» **Exercise requirements**: Return only the stretch of the material below that begins with the line containing "moulding = moulding.makeFillet(1.2, [e" and ends with the line containing "# again as fine", exactly; both of those lines belong to it.

» **Data excerpts**:
^^^^^^^^^^^^^^^^
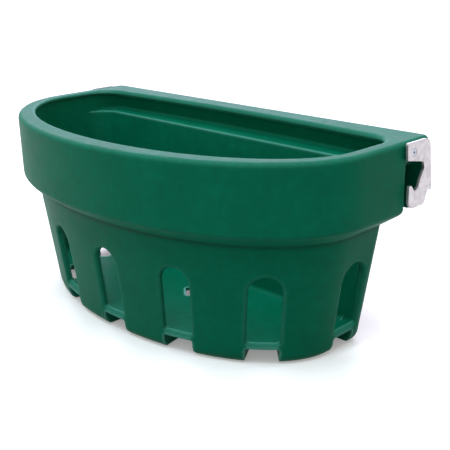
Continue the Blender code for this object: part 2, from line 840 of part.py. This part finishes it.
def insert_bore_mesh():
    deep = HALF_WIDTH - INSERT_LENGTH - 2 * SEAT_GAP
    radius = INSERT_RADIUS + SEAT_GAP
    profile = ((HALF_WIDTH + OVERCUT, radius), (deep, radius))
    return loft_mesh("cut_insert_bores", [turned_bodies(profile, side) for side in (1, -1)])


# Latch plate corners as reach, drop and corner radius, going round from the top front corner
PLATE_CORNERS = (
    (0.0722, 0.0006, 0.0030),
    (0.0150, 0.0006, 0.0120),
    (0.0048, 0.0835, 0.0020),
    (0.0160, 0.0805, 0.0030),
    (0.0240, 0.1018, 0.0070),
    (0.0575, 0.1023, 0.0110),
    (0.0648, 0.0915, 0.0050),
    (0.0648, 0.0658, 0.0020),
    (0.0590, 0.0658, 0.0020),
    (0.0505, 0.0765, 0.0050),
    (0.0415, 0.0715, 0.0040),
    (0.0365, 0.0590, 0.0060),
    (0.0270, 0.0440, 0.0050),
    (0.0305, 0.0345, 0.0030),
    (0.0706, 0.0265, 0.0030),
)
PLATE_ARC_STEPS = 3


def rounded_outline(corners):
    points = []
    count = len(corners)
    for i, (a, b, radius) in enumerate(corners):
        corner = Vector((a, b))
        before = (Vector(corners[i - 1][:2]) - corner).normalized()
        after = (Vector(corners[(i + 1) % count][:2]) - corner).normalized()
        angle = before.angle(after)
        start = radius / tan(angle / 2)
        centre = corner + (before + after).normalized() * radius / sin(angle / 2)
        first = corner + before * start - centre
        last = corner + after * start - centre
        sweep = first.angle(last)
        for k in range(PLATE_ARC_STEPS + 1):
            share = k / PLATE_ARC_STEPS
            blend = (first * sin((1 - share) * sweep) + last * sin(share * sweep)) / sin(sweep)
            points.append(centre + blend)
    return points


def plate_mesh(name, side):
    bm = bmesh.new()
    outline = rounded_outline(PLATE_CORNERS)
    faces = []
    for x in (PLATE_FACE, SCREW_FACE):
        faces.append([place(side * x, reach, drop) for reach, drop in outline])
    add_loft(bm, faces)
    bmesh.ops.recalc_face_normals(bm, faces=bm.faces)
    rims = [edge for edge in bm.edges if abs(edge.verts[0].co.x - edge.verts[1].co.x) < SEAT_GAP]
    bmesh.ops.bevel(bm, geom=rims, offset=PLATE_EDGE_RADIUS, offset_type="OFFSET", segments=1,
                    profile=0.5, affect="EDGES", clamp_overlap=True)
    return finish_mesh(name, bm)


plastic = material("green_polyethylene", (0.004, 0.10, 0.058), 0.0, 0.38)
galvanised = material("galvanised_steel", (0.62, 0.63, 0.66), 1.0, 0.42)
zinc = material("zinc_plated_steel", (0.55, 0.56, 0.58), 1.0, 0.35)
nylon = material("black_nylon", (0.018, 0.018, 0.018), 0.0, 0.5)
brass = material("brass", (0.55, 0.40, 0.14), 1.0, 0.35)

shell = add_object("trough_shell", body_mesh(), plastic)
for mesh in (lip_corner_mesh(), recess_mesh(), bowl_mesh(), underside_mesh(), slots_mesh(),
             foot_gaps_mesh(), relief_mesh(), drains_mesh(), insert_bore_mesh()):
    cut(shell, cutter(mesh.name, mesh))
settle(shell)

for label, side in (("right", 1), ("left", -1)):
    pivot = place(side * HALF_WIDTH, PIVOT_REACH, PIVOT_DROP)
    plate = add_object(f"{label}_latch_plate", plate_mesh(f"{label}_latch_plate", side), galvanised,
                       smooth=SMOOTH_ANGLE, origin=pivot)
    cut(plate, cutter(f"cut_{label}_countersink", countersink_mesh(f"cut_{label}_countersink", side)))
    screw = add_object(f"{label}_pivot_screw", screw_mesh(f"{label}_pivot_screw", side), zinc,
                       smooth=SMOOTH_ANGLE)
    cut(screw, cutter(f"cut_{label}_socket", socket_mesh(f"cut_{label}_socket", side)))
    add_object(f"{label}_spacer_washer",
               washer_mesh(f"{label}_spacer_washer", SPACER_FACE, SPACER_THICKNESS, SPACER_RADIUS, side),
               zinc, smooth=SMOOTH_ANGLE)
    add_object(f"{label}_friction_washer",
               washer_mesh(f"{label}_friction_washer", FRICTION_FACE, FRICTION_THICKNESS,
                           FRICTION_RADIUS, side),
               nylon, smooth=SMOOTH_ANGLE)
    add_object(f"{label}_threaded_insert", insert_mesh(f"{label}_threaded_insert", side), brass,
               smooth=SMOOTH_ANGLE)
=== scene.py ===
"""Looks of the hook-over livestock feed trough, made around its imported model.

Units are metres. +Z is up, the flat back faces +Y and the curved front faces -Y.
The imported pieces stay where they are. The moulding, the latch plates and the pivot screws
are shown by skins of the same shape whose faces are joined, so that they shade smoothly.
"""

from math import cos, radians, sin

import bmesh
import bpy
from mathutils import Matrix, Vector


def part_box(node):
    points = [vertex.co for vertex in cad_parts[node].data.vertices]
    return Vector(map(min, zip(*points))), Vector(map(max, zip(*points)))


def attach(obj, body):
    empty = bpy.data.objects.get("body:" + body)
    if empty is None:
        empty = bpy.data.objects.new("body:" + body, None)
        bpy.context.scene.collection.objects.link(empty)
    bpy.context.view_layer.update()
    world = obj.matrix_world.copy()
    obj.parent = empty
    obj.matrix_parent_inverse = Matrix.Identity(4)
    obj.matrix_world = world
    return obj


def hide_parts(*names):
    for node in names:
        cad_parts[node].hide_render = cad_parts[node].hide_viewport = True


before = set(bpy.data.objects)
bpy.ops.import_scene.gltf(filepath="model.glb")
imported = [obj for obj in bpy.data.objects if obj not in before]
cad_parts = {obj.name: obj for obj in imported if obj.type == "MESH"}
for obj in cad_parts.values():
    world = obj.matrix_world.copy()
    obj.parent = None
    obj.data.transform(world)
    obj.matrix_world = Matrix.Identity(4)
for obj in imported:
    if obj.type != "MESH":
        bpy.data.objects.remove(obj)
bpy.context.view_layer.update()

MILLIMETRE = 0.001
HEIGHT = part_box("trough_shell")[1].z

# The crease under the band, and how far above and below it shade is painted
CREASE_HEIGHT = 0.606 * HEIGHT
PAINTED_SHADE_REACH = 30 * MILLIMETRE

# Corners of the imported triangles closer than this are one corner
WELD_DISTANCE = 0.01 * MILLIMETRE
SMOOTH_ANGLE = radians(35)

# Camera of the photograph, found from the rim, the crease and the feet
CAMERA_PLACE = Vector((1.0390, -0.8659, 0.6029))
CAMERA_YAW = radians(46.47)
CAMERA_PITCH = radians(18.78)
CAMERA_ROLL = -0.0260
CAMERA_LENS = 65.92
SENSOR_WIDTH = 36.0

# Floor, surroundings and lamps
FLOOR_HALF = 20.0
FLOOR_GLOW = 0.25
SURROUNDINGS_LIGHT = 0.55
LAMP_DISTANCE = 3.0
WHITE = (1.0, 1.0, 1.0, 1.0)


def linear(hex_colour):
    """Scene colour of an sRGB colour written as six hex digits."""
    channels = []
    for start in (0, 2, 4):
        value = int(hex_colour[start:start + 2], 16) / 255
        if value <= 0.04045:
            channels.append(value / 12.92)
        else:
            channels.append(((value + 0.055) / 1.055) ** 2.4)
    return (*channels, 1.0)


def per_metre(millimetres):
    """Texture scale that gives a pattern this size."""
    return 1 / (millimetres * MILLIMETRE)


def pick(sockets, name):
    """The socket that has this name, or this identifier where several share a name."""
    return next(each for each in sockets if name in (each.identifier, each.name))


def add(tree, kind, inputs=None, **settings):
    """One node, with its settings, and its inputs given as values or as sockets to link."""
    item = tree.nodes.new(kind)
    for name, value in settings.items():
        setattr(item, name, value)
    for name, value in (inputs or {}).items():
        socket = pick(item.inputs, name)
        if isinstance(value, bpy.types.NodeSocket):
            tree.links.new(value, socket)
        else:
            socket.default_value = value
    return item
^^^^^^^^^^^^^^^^
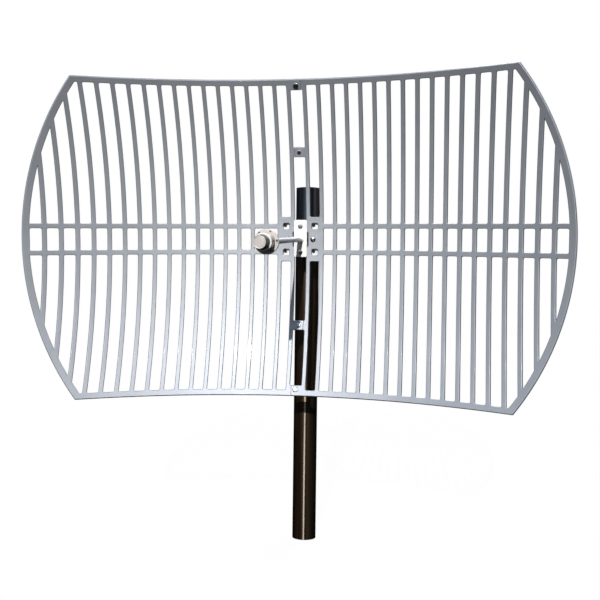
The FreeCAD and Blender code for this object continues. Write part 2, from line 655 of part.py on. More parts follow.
^^^^^^^^^^^^^^^^
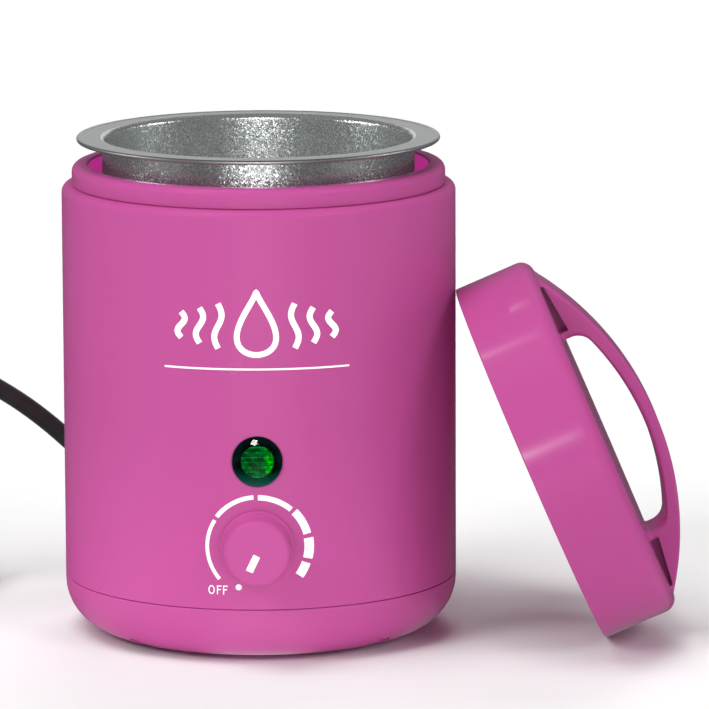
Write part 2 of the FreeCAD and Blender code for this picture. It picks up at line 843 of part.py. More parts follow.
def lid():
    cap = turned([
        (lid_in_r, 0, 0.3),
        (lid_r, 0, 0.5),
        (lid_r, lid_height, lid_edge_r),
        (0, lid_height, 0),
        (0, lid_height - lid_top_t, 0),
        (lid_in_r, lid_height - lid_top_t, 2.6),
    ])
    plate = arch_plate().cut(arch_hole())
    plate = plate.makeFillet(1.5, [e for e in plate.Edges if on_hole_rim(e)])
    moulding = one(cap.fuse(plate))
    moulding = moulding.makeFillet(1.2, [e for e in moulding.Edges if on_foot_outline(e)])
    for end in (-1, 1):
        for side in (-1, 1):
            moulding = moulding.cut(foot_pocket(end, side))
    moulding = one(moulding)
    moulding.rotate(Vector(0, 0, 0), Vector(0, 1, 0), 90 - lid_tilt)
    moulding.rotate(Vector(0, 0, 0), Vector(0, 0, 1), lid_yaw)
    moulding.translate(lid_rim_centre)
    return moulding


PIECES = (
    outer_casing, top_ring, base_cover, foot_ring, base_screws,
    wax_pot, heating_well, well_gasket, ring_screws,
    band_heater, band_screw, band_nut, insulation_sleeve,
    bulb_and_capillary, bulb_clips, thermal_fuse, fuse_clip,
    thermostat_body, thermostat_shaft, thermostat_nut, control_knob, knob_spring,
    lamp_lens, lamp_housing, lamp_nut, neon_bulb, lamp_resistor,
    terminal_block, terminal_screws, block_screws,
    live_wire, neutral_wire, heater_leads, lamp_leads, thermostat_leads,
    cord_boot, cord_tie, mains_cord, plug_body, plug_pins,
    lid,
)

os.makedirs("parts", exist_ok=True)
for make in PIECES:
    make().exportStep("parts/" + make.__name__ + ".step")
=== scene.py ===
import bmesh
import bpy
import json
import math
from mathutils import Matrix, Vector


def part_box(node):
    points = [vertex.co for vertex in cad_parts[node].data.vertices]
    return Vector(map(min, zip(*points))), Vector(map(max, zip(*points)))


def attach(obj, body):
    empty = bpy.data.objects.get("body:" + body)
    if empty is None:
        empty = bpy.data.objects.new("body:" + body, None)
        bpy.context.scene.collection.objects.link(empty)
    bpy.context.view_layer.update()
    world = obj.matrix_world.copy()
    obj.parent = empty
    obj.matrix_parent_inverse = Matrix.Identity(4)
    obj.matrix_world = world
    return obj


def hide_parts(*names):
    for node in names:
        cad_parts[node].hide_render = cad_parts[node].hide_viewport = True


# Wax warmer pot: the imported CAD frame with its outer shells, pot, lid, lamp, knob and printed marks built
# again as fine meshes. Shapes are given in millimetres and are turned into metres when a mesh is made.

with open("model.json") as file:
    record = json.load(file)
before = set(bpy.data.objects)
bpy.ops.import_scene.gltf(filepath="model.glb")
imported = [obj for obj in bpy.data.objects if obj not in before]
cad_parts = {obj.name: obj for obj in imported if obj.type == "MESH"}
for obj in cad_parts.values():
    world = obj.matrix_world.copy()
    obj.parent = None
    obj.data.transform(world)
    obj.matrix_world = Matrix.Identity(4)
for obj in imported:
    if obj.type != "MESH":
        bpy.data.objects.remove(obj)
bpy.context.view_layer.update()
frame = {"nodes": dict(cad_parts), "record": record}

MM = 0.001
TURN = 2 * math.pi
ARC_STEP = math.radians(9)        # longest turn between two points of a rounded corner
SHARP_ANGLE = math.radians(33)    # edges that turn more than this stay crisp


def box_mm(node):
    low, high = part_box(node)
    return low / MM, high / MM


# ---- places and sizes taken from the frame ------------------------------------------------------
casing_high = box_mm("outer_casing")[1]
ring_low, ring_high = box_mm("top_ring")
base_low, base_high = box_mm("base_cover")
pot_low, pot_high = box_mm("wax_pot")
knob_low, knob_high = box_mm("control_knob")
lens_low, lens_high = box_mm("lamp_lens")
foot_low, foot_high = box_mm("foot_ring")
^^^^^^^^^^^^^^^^
» **The answer**:
    moulding = moulding.makeFillet(1.2, [e for e in moulding.Edges if on_foot_outline(e)])
    for end in (-1, 1):
        for side in (-1, 1):
            moulding = moulding.cut(foot_pocket(end, side))
    moulding = one(moulding)
    moulding.rotate(Vector(0, 0, 0), Vector(0, 1, 0), 90 - lid_tilt)
    moulding.rotate(Vector(0, 0, 0), Vector(0, 0, 1), lid_yaw)
    moulding.translate(lid_rim_centre)
    return moulding


PIECES = (
    outer_casing, top_ring, base_cover, foot_ring, base_screws,
    wax_pot, heating_well, well_gasket, ring_screws,
    band_heater, band_screw, band_nut, insulation_sleeve,
    bulb_and_capillary, bulb_clips, thermal_fuse, fuse_clip,
    thermostat_body, thermostat_shaft, thermostat_nut, control_knob, knob_spring,
    lamp_lens, lamp_housing, lamp_nut, neon_bulb, lamp_resistor,
    terminal_block, terminal_screws, block_screws,
    live_wire, neutral_wire, heater_leads, lamp_leads, thermostat_leads,
    cord_boot, cord_tie, mains_cord, plug_body, plug_pins,
    lid,
)

os.makedirs("parts", exist_ok=True)
for make in PIECES:
    make().exportStep("parts/" + make.__name__ + ".step")
=== scene.py ===
import bmesh
import bpy
import json
import math
from mathutils import Matrix, Vector


def part_box(node):
    points = [vertex.co for vertex in cad_parts[node].data.vertices]
    return Vector(map(min, zip(*points))), Vector(map(max, zip(*points)))


def attach(obj, body):
    empty = bpy.data.objects.get("body:" + body)
    if empty is None:
        empty = bpy.data.objects.new("body:" + body, None)
        bpy.context.scene.collection.objects.link(empty)
    bpy.context.view_layer.update()
    world = obj.matrix_world.copy()
    obj.parent = empty
    obj.matrix_parent_inverse = Matrix.Identity(4)
    obj.matrix_world = world
    return obj


def hide_parts(*names):
    for node in names:
        cad_parts[node].hide_render = cad_parts[node].hide_viewport = True


# Wax warmer pot: the imported CAD frame with its outer shells, pot, lid, lamp, knob and printed marks built
# again as fine meshes. Shapes are given in millimetres and are turned into metres when a mesh is made.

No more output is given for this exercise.